A pre-race update from UnTapped athlete Lila Gaudrault
Why and how Lila started running longer distances and how she is training and fueling for the Vermont 100 in July. Check back in later this summer for a post-race update!
In my first few years of running, most races followed a similar pattern. Whether I was lining up for a cross country meet, half marathon, or uphill mountain climb, I knew roughly how the day would play out even before the gun went off. I would start strong and confident, running a fast first mile or two before the fatigue or lactic acid kicked in and I descended into a pain cave that got worse with each step. Every mile felt progressively harder, and there was no recovering.
When I began competing in longer events – 50ks, 50 milers, and 100ks, mostly – I realized something amazing. I could start a race feeling strong, eventually descend into that pain cave, stay there for a bit, and then, with some good fueling and self-talk, recover and run stronger than I had even initially. This second wind has become my favorite part of ultramarathoning. Until recently, I never pushed far enough to know it even existed.
You have to run as hard as you can for as long as you can, suffer greatly, then come back from the worst pain and fatigue to realize you have a whole other gear. This is why I want to run 100 miles.
The Vermont 100 was an easy choice for my first go at the distance. Everything about the race intrigued me, from its rich history (originally a horse race, runners first completed the event in 1989, making it one of the country’s oldest 100-milers), to the nature of the course (hills. Dirt roads. More hills), to the close-knit community surrounding the event. Running the Vermont 50 last fall, a race that follows much of the same course, solidified my decision.

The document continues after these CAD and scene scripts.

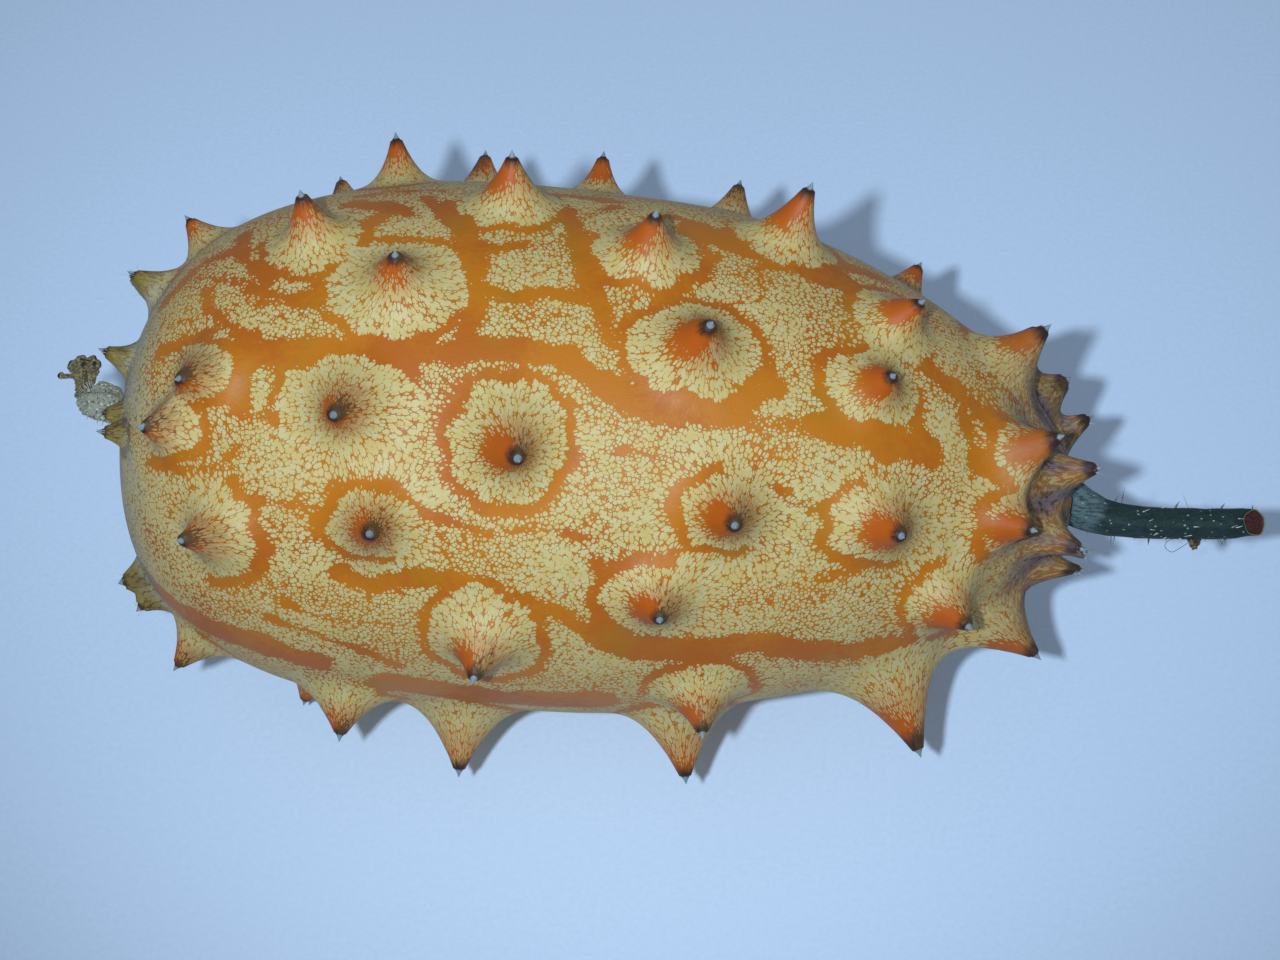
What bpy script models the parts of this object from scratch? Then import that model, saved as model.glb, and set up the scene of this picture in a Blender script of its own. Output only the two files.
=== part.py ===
"""Horned melon: a long fruit with a horned rind, its cut stalk and its dried flower.

The fruit lies on three of its horns. Every size below is in millimetres and every
turn is in degrees; the meshes are made in metres, with +Z up and +X towards the
stalk. A place on the rind is given by its station, measured along the fruit from
the flower's end, and its turn, measured from straight up and positive to the
front (-Y).
"""
import math
import random
from dataclasses import dataclass

import bmesh
import bpy
import numpy as np
from mathutils import Euler, Matrix, Quaternion, Vector
from mathutils.geometry import delaunay_2d_cdt

MM = 0.001

# The body without its horns.
BODY_LENGTH = 118.0
BODY_RADIUS = 32.8
WIDEST = 0.38  # share of the length at which the body is thickest
FULLNESS = 2.5  # how square-shouldered the outline is
FLOWER_END_ROUNDING = 0.36
STALK_END_ROUNDING = 0.64
BOW = 2.5  # how far the axis bends to the back
BOW_PLACE = -11.0  # where it bends furthest, from the middle of the body
LUMP = 0.35  # height of the body's low swells
STALK_SEAT_X = 57.5  # the stalk end is cut square here
STALK_SEAT_RADIUS = 3.6
STALK_SEAT_BLEND = 2.0

# The horns.
PULL = 1.35  # how strongly the skin is drawn in towards a horn
FLARE = 2.8  # how hollow a horn's flanks are, unless its row says
SHOULDER = 0.75  # radius of a horn's blunt end
BRISTLE_RADIUS = 0.45
BRISTLE_LENGTH = 1.1
DOME = 0.15  # rise of the blunt end under the bristle
LEAN_POWER = 1.3
HORN_REACH = 1.3  # skin further off than this many spreads is left alone
RING_RADII = (BRISTLE_RADIUS, 0.8, 1.5, 2.6, 4.4)
RING_SIDES = (6, 6, 8, 8, 10)
RIM_SIDES = 12

# Station, turn, height, spread, lean to the stalk, lean to the front, and perhaps flare.
HORNS_SET_BY_HAND = (
    # round the dried flower
    (2.0, -4, 4.2, 3.6, -0.8, -1.2),
    (1.8, 23, 3.0, 2.5, 0.0, 0.3),
    (2.6, 33, 3.2, 2.6, 0.0, -0.1),
    (3.2, -48, 4.0, 4.2, -0.7, -1.0),
    (4.2, -38, 5.2, 5.5, -0.5, 0.0),
    (3.0, 112, 4.0, 3.6, 0.0, 0.0),
    (4.8, 117, 4.0, 4.0, 0.0, 0.0),
    (8.5, -53, 5.3, 6.5, 0.0, 0.0),
    (12.5, -85, 7.0, 7.5, 0.0, 0.0),
    (11, 32, 5.5, 6.5, 0.0, 0.5),
    (15, 20, 6.5, 7.5, 0.5, 2.5),
    (17, 57, 7.0, 7.5, -1.0, -1.5),
    (10.5, 112, 5.5, 6.5, 0.0, 0.0),
    # along the top
    (25, -14, 7.0, 8.0, 0.5, 0.5, 3.4),
    (23.5, -78, 7.5, 8.0, 0.0, 0.0),
    (32, -53, 6.6, 8.0, 0.0, 0.0, 4.0),
    (36, 2, 6.5, 8.0, 1.0, 0.0),
    (41, -73, 7.5, 8.0, 0.0, 0.0),
    (47.5, -25, 7.0, 8.0, 0.0, 0.5),
    (56.5, -61, 6.0, 7.5, 0.0, 0.0, 4.2),
    (64, -11, 7.0, 8.0, 0.3, 0.3),
    (73, -73, 7.5, 8.0, 0.0, 0.0),
    (80, -29, 8.1, 8.5, 0.6, 0.5, 3.3),
    (70, 12, 8.0, 9.0, 1.0, 0.0),
    (95, -79, 7.5, 8.0, 0.0, 0.0),
    (93, -11, 6.0, 7.5, 0.5, 1.5),
    (90.5, 13, 6.0, 7.5, -0.3, 0.7),
    # along the front
    (50, 34, 7.5, 9.0, 2.0, 2.3),
    (35, 51, 7.5, 8.5, 1.5, -0.7),
    (32, 28, 7.5, 8.5, 0.0, 2.2),
    (74.5, 45, 7.5, 8.5, 0.0, 0.5),
    (92, 47, 7.0, 8.5, -0.5, 0.0),
    (67, 65, 6.5, 8.0, 0.0, -1.0),
    (47.5, 77, 7.0, 8.5, -0.5, 0.0),
    (100, 76, 7.5, 8.5, -0.4, -2.0),
    # low on the front
    (72.5, 98, 6.5, 8.5, -0.3, 0.0),
    (70, 119, 9.4, 9.5, 0.0, 0.0, 2.5),
    (43, 122, 9.1, 9.5, 0.0, 0.0, 2.5),
    (29, 111, 6.2, 8.0, 0.4, 0.0, 2.4),
    (22, 146, 7.5, 8.0, 0.0, 0.0),
    (95.5, 116.5, 11.7, 12.5, -0.4, 0.0, 3.0),
    # the crown round the stalk
    (107.5, -33, 7.5, 8.0, 0.0, 0.0),
    (108, -64, 7.5, 7.5, 0.0, 0.0),
    (107.8, 19, 7.7, 7.5, 0.2, -0.6),
    (106, 48, 6.5, 7.2, 0.5, -0.4),
    (112.5, -62, 5.6, 5.0, 0.0, 0.0),
    (115.0, -84, 6.0, 4.6, 0.0, 1.7),
    (114, 19, 6.0, 5.2, 0.0, 0.0),
    (113, 65, 5.7, 5.0, 0.0, -0.6),
    (116.2, 135, 5.0, 4.4, 0.0, 0.0),
    (113.5, 102, 4.6, 3.4, 3.0, -0.8, 2.0),
    (107.5, 113, 8.3, 7.8, 1.7, 0.0, 2.4),
)

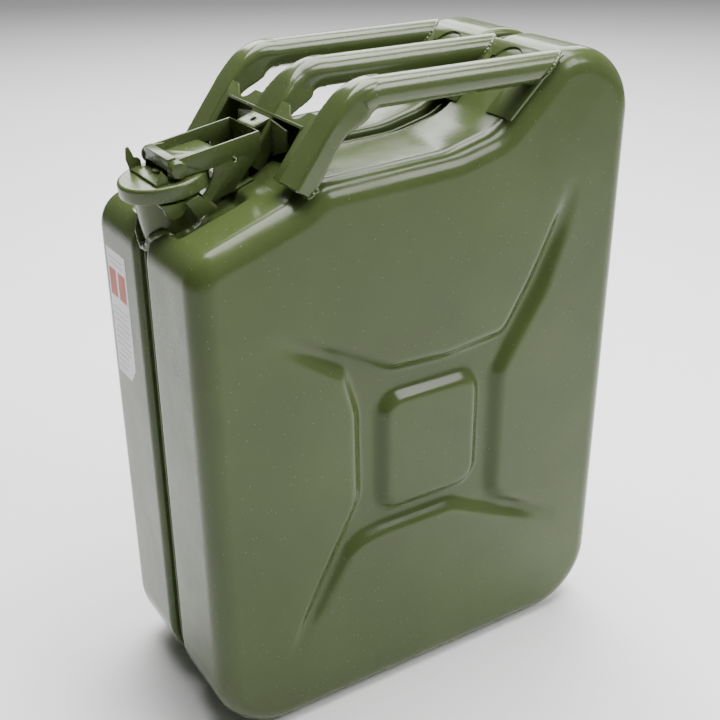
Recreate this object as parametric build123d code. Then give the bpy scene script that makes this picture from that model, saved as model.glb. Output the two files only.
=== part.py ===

100 miles is a long way to run. It is not nearly as simple as 50 miles twice or 25 four times. The distance has both excited and terrified me throughout my three years as an ultrarunner, and I’ve procrastinated tackling it, choosing instead to compete in a steady stream of 50ks, 50 milers, 100ks, and other similarly long-but-not-too-long events.
This year, I’ve been racing more than ever, racking up hundreds of miles on the roads and trails, and have been continually amazed at how quickly my legs recover between efforts. Physically, I know I am ready for 100 miles. Mentally, it will be a challenge. It will take a lot of trust in myself and my training to ride out those inevitable low moments, knowing they are a necessary precursor to that second wind. Because what I’ve noticed is that the second wind, unlike the first, doesn’t end. In my most recent races, I felt strongest after 10 hours of running at a decent clip. What’s the ceiling? When does the second wind end–or does it?
Running 100 miles may be merely an excuse to test my physical and mental limits, and I can’t wait to learn what they are.